Is Your Child Ready to Compete at a Higher Level?
One of the biggest questions in youth sports is whether or not your athlete is competing at the right level. There are several important factors to consider before making the choice to move your athlete up in competition and intensity. The higher the level of competition the more games, more travel, more time, more money, more pressure (on everyone), and more politics. This decision should not be made lightly because it will affect your entire family. Do not get distracted by the old view of youth sports and kids participating for exercise, fun, and recreation. Competitive youth sports are serious business. And beyond the business, this space represents a place where people dream of college scholarships and professional play. In other words, the higher up the ladder you climb the more intense it gets; and for those of you who are not accustomed to the politics it can get darn right ugly. The question is, are you ready for it and is it the right choice for your family?
The three main things to consider are: talent, want, and cost.
Talent: Does your athlete have the talent to move up? This is a tough question because everyone see their kids through golden glasses, as we should! But it’s important to know if your athlete has the skill and work ethic to move up. If they have the skill, but no drive to work hard, then moving up is not for you. If they have some skill but are willing to work very hard, the choice may be right if you can afford the cost. Assessing skill level is key to making the right decision for your family. Try to get an opinion from somebody who doesn’t have any emotional or financial stake in the decision. People who want your money will tell you anything to get it; and remember this is a business. If your athlete doesn’t have the talent (or at least decent talent and unparalleled drive), moving up will only bring pain. Pain to your athlete, your family, and your wallet.
Want: Does your athlete want to move up? This is really important. If your athlete has no internal motivation to compete at a higher level, then moving up is not in your best interest. If you move your athlete up for you, it will almost always end badly. Also recognize that they may say they want to move up because they know you want it even though they do not. If you want to make the choice that is right for your athlete and relationship, it’s vital to make sure this is something they REALLY want. Is your athlete self-motivated to play this sport? Are they practicing on their own with no prompting? Do they talk about it all the time and spend their own money on it? Do you have to drag them in and pry the ball from their hand every night? The motivation of your athlete is even more important than the talent. Talent alone will not carry you in elite sports, you need the desire and hunger to persevere and it has to some from within. If your athlete has the skill, wants to work hard, and is actively seeking out the sport on their own time, then they are probably ready to compete at a higher level.

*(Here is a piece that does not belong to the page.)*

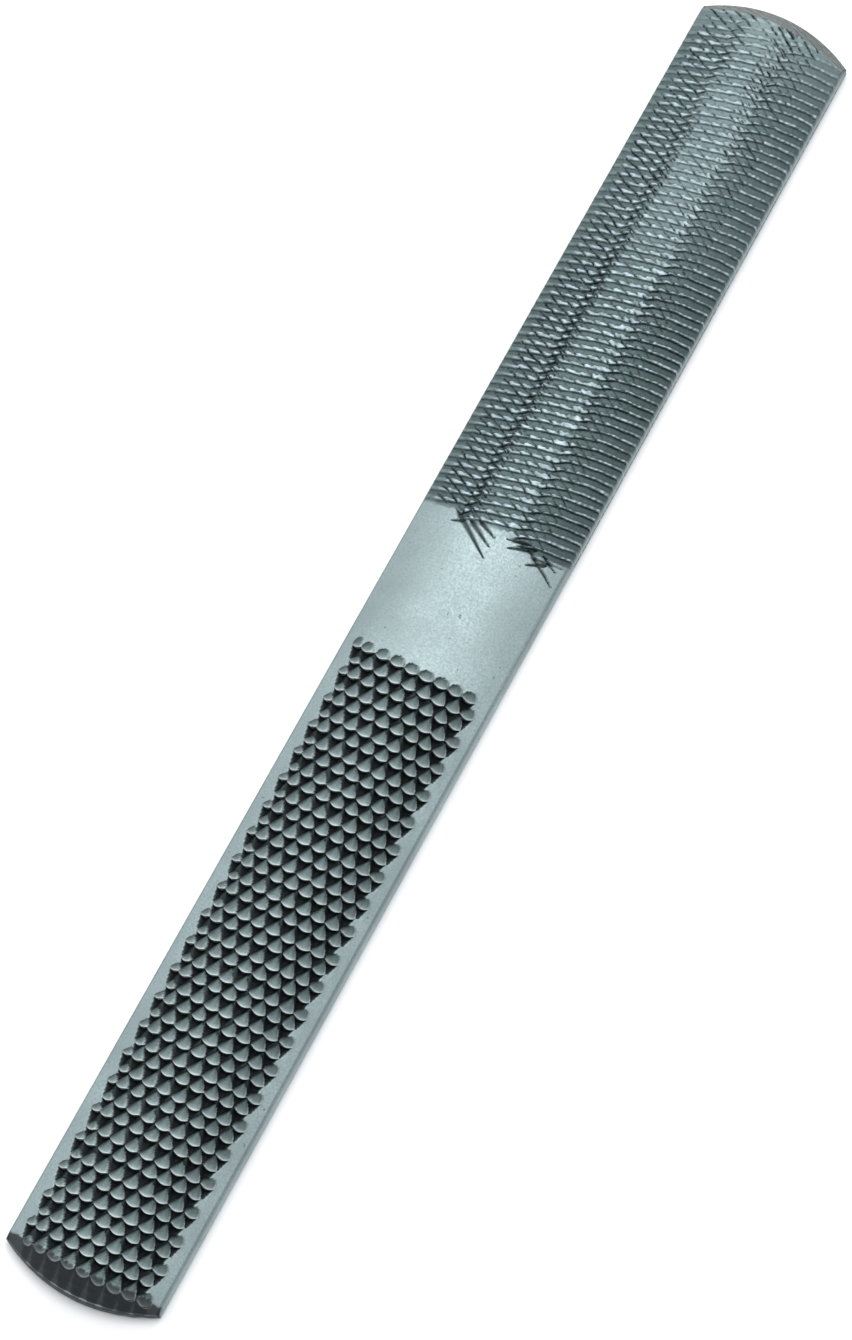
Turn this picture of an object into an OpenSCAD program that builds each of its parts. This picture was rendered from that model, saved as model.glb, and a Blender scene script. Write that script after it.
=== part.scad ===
// Four-way half-round hand rasp: a hardened steel bar with a rounded side and a flat side.
// Each side is cut as a file towards +Y and punched as a rasp towards -Y, with a plain band
// between the two. The bar lies on its flat side, with its length along Y and its crown up.
// The real tool is a single piece of steel, and its teeth are cut from the bar's own metal.
// Here the bar and each of its four toothed faces is a node, and the faces fill shallow
// fields in the bar without a gap.

/* [Bar] */
// Overall length, over the rounded ends
bar_length = 203; // [180:1:260]
// Width of the flat side
bar_width = 22; // [22:0.5:26]
// Thickness from the flat side to the crown of the rounded side
bar_thickness = 6; // [5.8:0.1:7.5]
// Height of the two narrow side edges
side_height = 2.3; // [1.6:0.1:2.5]
// How far each side edge leans in over its height
side_draft = 0.3; // [0.1:0.05:0.5]

/* [Ends] */
// How far the middle of each end stands out beyond the end's corners
end_bow = 3; // [2:0.1:4]
// Height of the upright wall left at each end, under the bevel
end_wall = 1.8; // [1.2:0.1:2.4]
// Length of the ground bevel at the file end, along the crown
file_bevel = 3.4; // [2:0.1:4]
// Length of the ground bevel at the rasp end, along the crown
rasp_bevel = 2.4; // [2:0.1:4]

/* [Plain band] */
// Distance from the file end to the plain band
band_start = 86; // [70:1:95]
// Length of the plain band
band_length = 22; // [10:1:35]

/* [Rasp teeth] */
// Spacing of the teeth along a row
rasp_pitch = 2.1; // [2:0.05:2.15]
// Spacing of the rows
rasp_row = 2.12; // [2:0.02:3]
// Teeth in a row
rasp_count = 9; // [5:1:9]
// Width of one rasp tooth
rasp_width = 1.7; // [1:0.05:2]
// How far the rasp teeth sit from the middle, towards -X
rasp_shift = 0.5; // [0:0.1:0.5]
// Height of a rasp tooth's tip above the plain band
rasp_proud = 0.5; // [0.3:0.05:0.8]
// Depth of the punched pits below the plain band
rasp_pit = 0.4; // [0.2:0.05:0.5]

/* [File teeth] */
// Spacing of the file's cuts
file_pitch = 1.3; // [1.2:0.05:1.5]
// Side by side strips that the file's cuts are made in
file_strips = 3; // [2:1:5]
// Height of a file tooth's edge above the plain band
file_proud = 0.3; // [0.15:0.05:0.5]
// Depth of the file's cuts below the plain band
file_cut = 0.25; // [0.1:0.05:0.4]

/* [Hidden] */
$fn = 240;

// The flat side hangs above the resting plane by the height of its tallest teeth.
flat_z = max(rasp_proud, file_proud);
crown_z = flat_z + bar_thickness;

// The rounded side is part of a cylinder along Y, through the crown and the side edges.
half_width = bar_width / 2;
half_top = half_width - side_draft;
dome_rise = bar_thickness - side_height;
dome_r = (half_top * half_top + dome_rise * dome_rise) / (2 * dome_rise);
dome_z = crown_z - dome_r;
degrees_per_mm = 180 / (PI * dome_r);

// Each end is part of an upright cylinder of this radius, about a centre at this distance.
end_r = (half_width * half_width + end_bow * end_bow) / (2 * end_bow);
end_y = bar_length / 2 - end_r;

// The plain band, and the round ends of the toothed fields at the bevels
band_top = bar_length / 2 - band_start;
band_bottom = band_top - band_length;
bevel_gap = 0.3;
file_end_r = end_r - file_bevel - bevel_gap;
rasp_end_r = end_r - rasp_bevel - bevel_gap;

// Widths of the fields, measured along the surface
field_margin = 0.8;
dome_file_span = 2 * (asin(half_top / dome_r) / degrees_per_mm - field_margin);
flat_file_span = 2 * (half_width - field_margin);
rasp_span = (rasp_count + 0.5) * rasp_pitch;

// The layer of metal under the roots of the teeth that belongs to each toothed face
root = 0.3;

// Where two solids are cut, the cutter passes the face by this much.
over = 1;

steel = "#9fb0b3";
file_steel = "#6d7a80";
rasp_steel = "#4d585b";

// Revolves a profile about the rounded side's axis. The profile holds [radius, y], and
// goes from one distance along the arc to another, both counted from the crown.
module around_dome(from_s, to_s) {
    translate([0, 0, dome_z])
        rotate([-90, 0, 0])
            rotate([0, 0, from_s * degrees_per_mm - 90])
                rotate_extrude(angle = (to_s - from_s) * degrees_per_mm)
                    children();
}

// Extrudes a profile across the flat side. The profile holds [depth below z, y].
module across_flat(from_x, to_x, z) {
    translate([from_x, 0, z])
        rotate([0, 90, 0])
            linear_extrude(to_x - from_x)
                children();
}

// The bar's cross-section, with x across the bar and y up
module section() {
    intersection() {
        translate([0, dome_z])
            circle(dome_r);
        polygon([
            [-half_width, flat_z],
            [half_width, flat_z],
            [half_top, flat_z + side_height],
            [half_top, crown_z + over],
            [-half_top, crown_z + over],
            [-half_top, flat_z + side_height]
        ]);
    }
}

// The upright round end of the blank with its bevel, before it is cut to the section
module round_end(bevel) {
    slope = bevel / (bar_thickness - end_wall);
    rotate_extrude()
        polygon([
            [0, 0],
            [end_r, 0],
            [end_r, flat_z + end_wall],
            [end_r - slope * (bar_thickness - end_wall + over), crown_z + over],
            [0, crown_z + over]
        ]);
}

// The blank: the section run along the bar between its two round ends
module blank() {
    intersection() {
        translate([0, bar_length / 2, 0])
            rotate([90, 0, 0])
                linear_extrude(bar_length)
                    section();
        union() {
            translate([0, end_y, 0])
                round_end(file_bevel);
            translate([0, -end_y, 0])
                round_end(rasp_bevel);
            translate([-half_width - over, -end_y, 0])
                cube([bar_width + 2 * over, 2 * end_y, crown_z + over]);
        }
    }
}

// The plan of a field on one half of the bar: from the band to a round end of radius r.
// The half is 1 towards +Y and -1 towards -Y.
module field_plan(half, band_y, r) {
    difference() {
        union() {
            translate([0, half * end_y, -over])
                cylinder(crown_z + 3 * over, r = r);
            translate([-half_width - over, -end_y, -over])
                cube([bar_width + 2 * over, 2 * end_y, crown_z + 3 * over]);
        }
        translate([-bar_width, half > 0 ? band_y - bar_length : band_y, -2 * over])
            cube([2 * bar_width, bar_length, crown_z + 5 * over]);
    }
}

// A field on the rounded side, from one radius to another, and one on the flat side,
// from one height to another
module round_field(half, band_y, r, from_s, to_s, from_r, to_r) {
    intersection() {
        field_plan(half, band_y, r);
        around_dome(from_s, to_s)
            translate([from_r, -bar_length])
                square([to_r - from_r, 2 * bar_length]);
    }
}

module flat_field(half, band_y, r, from_x, to_x, from_z, to_z) {
    intersection() {
        field_plan(half, band_y, r);
        translate([from_x, -bar_length, from_z])
            cube([to_x - from_x, 2 * bar_length, to_z - from_z]);
    }
}

// The four fields, each given by how far it reaches from the bar's surface: inwards to
// its floor, and outwards to its top
module round_file_field(inwards, outwards) {
    round_field(1, band_top, file_end_r, -dome_file_span / 2, dome_file_span / 2,
        dome_r - inwards, dome_r + outwards);
}

module round_rasp_field(inwards, outwards) {
    round_field(-1, band_bottom, rasp_end_r, -rasp_span / 2 - rasp_shift,
        rasp_span / 2 - rasp_shift, dome_r - inwards, dome_r + outwards);
}

module flat_file_field(inwards, outwards) {
    flat_field(1, band_top, file_end_r, -flat_file_span / 2, flat_file_span / 2,
        flat_z - outwards, flat_z + inwards);
}

module flat_rasp_field(inwards, outwards) {
    flat_field(-1, band_bottom, rasp_end_r, -rasp_span / 2 - rasp_shift,
        rasp_span / 2 - rasp_shift, flat_z - outwards, flat_z + inwards);
}

// The bar itself, sunk under the four fields to take the toothed faces
module bar() {
    color(steel)
        difference() {
            blank();
            round_file_field(file_cut + root, over);
            round_rasp_field(rasp_pit + root, over);
            flat_file_field(file_cut + root, over);
            flat_rasp_field(rasp_pit + root, over);
        }
}

// One tooth seen from the side, as [height above the roots, distance towards -Y], with its
// foot in the root layer. Its back rises to the cutting edge, and its steep face looks
// towards -Y.
function tooth(height, length) = [
    [-root / 3, 0],
    [0, 0],
    [0.62 * height, 0.45 * length],
    [height, 0.86 * length],
    [0, 0.96 * length],
    [-root / 3, 0.96 * length]
];

// A line of teeth that start at the given places along the bar, on a spine in the root layer
function comb(starts, height, length) = concat(
    [[-2 * root / 3, starts[0]]],
    [for (y = starts, p = tooth(height, length)) [p[0], y - p[1]]],
    [[-2 * root / 3, starts[len(starts) - 1] - 0.96 * length]]
);

// A profile moved from the roots out to a radius
function moved_out(profile, radius) = [for (p = profile) [p[0] + radius, p[1]]];

// Is a tooth that reaches from x1 to x2 across the bar inside a round end of radius r?
// Its place along the bar is y.
function inside_end(x1, x2, y, r) =
    norm([max(abs(x1), abs(x2)), max(0, abs(y) - end_y)]) < r;

// Where a place on the rounded side, at s along the arc, lies across the bar
function dome_x(s) = dome_r * sin(s * degrees_per_mm);

// File teeth run across each strip, and the strips are staggered by part of a pitch.
strip_gap = 0.25;
file_rows = floor((end_y + file_end_r - band_top) / file_pitch) - 1;
function file_starts(strip, x1, x2) = [
    for (row = [0 : file_rows - 1])
        let (y = end_y + file_end_r - (row + strip / file_strips) * file_pitch)
            if (inside_end(x1, x2, y, file_end_r)) y
];
function strip_from(strip, span) = -span / 2 + strip * span / file_strips + strip_gap / 2;
function strip_to(strip, span) = strip_from(strip + 1, span) - strip_gap;

module round_file_teeth() {
    color(file_steel) {
        round_file_field(file_cut + root, -file_cut);
        for (strip = [0 : file_strips - 1]) {
            from_s = strip_from(strip, dome_file_span);
            to_s = strip_to(strip, dome_file_span);
            starts = file_starts(strip, dome_x(from_s), dome_x(to_s));
            teeth = comb(starts, file_cut + file_proud, file_pitch);
            around_dome(from_s, to_s)
                polygon(moved_out(teeth, dome_r - file_cut));
        }
    }
}

module flat_file_teeth() {
    color(file_steel) {
        flat_file_field(file_cut + root, -file_cut);
        for (strip = [0 : file_strips - 1]) {
            from_x = strip_from(strip, flat_file_span);
            to_x = strip_to(strip, flat_file_span);
            teeth = comb(file_starts(strip, from_x, to_x), file_cut + file_proud, file_pitch);
            across_flat(from_x, to_x, flat_z + file_cut)
                polygon(teeth);
        }
    }
}

// Rasp teeth stand in rows across the bar, and every other row is moved by half a pitch.
first_row_gap = 0.2;
rasp_rows = floor((band_bottom - first_row_gap + end_y + rasp_end_r) / rasp_row);
rasp_tooth = tooth(rasp_pit + rasp_proud, rasp_row);
function rasp_y(row) = band_bottom - first_row_gap - row * rasp_row;
function rasp_from(row, i) =
    (i + 0.5 + (row % 2) / 2) * rasp_pitch - rasp_span / 2 - rasp_shift - rasp_width / 2;

// A tooth's profile set at its place along the bar
function placed(profile, y) = [for (p = profile) [p[0], y - p[1]]];

module round_rasp_teeth() {
    color(rasp_steel) {
        round_rasp_field(rasp_pit + root, -rasp_pit);
        for (row = [0 : rasp_rows - 1], i = [0 : rasp_count - 1]) {
            y = rasp_y(row);
            from_s = rasp_from(row, i);
            to_s = from_s + rasp_width;
            if (inside_end(dome_x(from_s), dome_x(to_s), y - rasp_row, rasp_end_r))
                around_dome(from_s, to_s)
                    polygon(moved_out(placed(rasp_tooth, y), dome_r - rasp_pit));
        }
    }
}

module flat_rasp_teeth() {
    color(rasp_steel) {
        flat_rasp_field(rasp_pit + root, -rasp_pit);
        for (row = [0 : rasp_rows - 1], i = [0 : rasp_count - 1]) {
            y = rasp_y(row);
            from_x = rasp_from(row, i);
            to_x = from_x + rasp_width;
            if (inside_end(from_x, to_x, y - rasp_row, rasp_end_r))
                across_flat(from_x, to_x, flat_z + rasp_pit)
                    polygon(placed(rasp_tooth, y));
        }
    }
}

bar();
round_file_teeth();
round_rasp_teeth();
flat_file_teeth();
flat_rasp_teeth();
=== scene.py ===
"""Four-way half-round hand rasp: a steel bar and its four toothed faces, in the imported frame.

Lengths are in millimetres until a mesh is made. Y runs along the bar, towards the file end,
and Z points out of the crown. On the rounded side a place is given by s, the distance along
the arc from the crown, and y. A relief is a height above the plain surface.
"""

import math
from collections import namedtuple

import bmesh
import bpy
import numpy as np
from mathutils import Matrix, Vector


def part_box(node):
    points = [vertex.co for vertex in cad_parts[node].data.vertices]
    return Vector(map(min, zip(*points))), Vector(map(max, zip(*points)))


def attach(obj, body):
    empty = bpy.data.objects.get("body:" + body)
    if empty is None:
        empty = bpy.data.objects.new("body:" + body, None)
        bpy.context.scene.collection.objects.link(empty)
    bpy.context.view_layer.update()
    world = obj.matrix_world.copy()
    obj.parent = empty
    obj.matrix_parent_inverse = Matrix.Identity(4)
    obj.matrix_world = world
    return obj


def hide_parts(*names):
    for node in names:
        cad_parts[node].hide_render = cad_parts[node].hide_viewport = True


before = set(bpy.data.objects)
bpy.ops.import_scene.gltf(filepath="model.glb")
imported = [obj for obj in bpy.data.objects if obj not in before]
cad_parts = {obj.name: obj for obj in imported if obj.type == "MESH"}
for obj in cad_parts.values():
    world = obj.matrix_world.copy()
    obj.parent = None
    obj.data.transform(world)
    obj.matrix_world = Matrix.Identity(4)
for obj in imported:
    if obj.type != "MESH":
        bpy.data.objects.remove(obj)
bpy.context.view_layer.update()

MM = 0.001

# ---------------------------------------------------------------- sizes from the frame
bar_low, bar_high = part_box("bar")
HALF_LENGTH = bar_high.y / MM
HALF_WIDTH = bar_high.x / MM
FLAT_Z = bar_low.z / MM
CROWN_Z = bar_high.z / MM
BAND_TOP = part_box("round_file_teeth")[0].y / MM
BAND_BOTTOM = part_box("round_rasp_teeth")[1].y / MM

# The rounded side is an arc through the crown and the tops of the two side edges.
SIDE_HEIGHT = 2.3
SIDE_DRAFT = 0.3
CORNER_Z = FLAT_Z + SIDE_HEIGHT
CORNER_X = HALF_WIDTH - SIDE_DRAFT
DOME_RISE = CROWN_Z - CORNER_Z
DOME_R = (CORNER_X ** 2 + DOME_RISE ** 2) / (2 * DOME_RISE)
DOME_Z = CROWN_Z - DOME_R
HALF_ARC = DOME_R * math.asin(CORNER_X / DOME_R)

# Each end is part of an upright cylinder, and its bevel runs up to the rounded side.
END_BOW = 3.0
END_R = (HALF_WIDTH ** 2 + END_BOW ** 2) / (2 * END_BOW)
END_CENTRE = HALF_LENGTH - END_R
WALL_HEIGHT = 1.8
WALL_DROP = 0.9
FILE_BEVEL = 3.4
RASP_BEVEL = 2.4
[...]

Cost: Can you afford the time and the money? This is the clincher. Even if your child has the talent and the want, it still takes a family to support the participation. Increased competition means more practice, more games, and usually more/further travel. This can be a wonderful experience for an athlete who is willing and ready. But this level of commitment can also put a significant strain on the family. You may have money but not the time. You may have the time but not the money. You may have neither. Some are willing to make huge sacrifices to make participation possible, but this sacrifice can strain family relations if everyone isn’t on the same page. Over-investment can put undo pressure on a young athlete’s performance which can lead to family struggle and poor performance. Or rather, if you invest more than you have, you may find yourself unintentionally showing more affection and attention to your child when they are winning and feeling negatively toward them and yourself when they are not performing well…this is a very bad situation and unfortunately far too common.
Think carefully about how this decision impacts everyone involved and make the decision that’s right for all of you. If everyone is willing to sacrifice and work hard to make it happen together then go for it; have regular family conversations so any tensions or issues can be discussed openly and dealt with sooner than later. If you don’t have the money or the time and the investment is too great, this kind of decision can crush your family. If your kid has the talent and the drive, there are options that don’t involve selling the farm. Remember that only 1% of all youth athletes will receive a college scholarship. Less than 1% of those elite college athletes will have the opportunity to go pro. Too many parents get sucked into the belief that the more money they put in, the better their athlete will be. This is false. If your kid is not an elite athlete, no amount of money will make it so. And if your kid is elite and driven to excel, very few things will hold them back.
The most important factor is protecting your athlete and your family.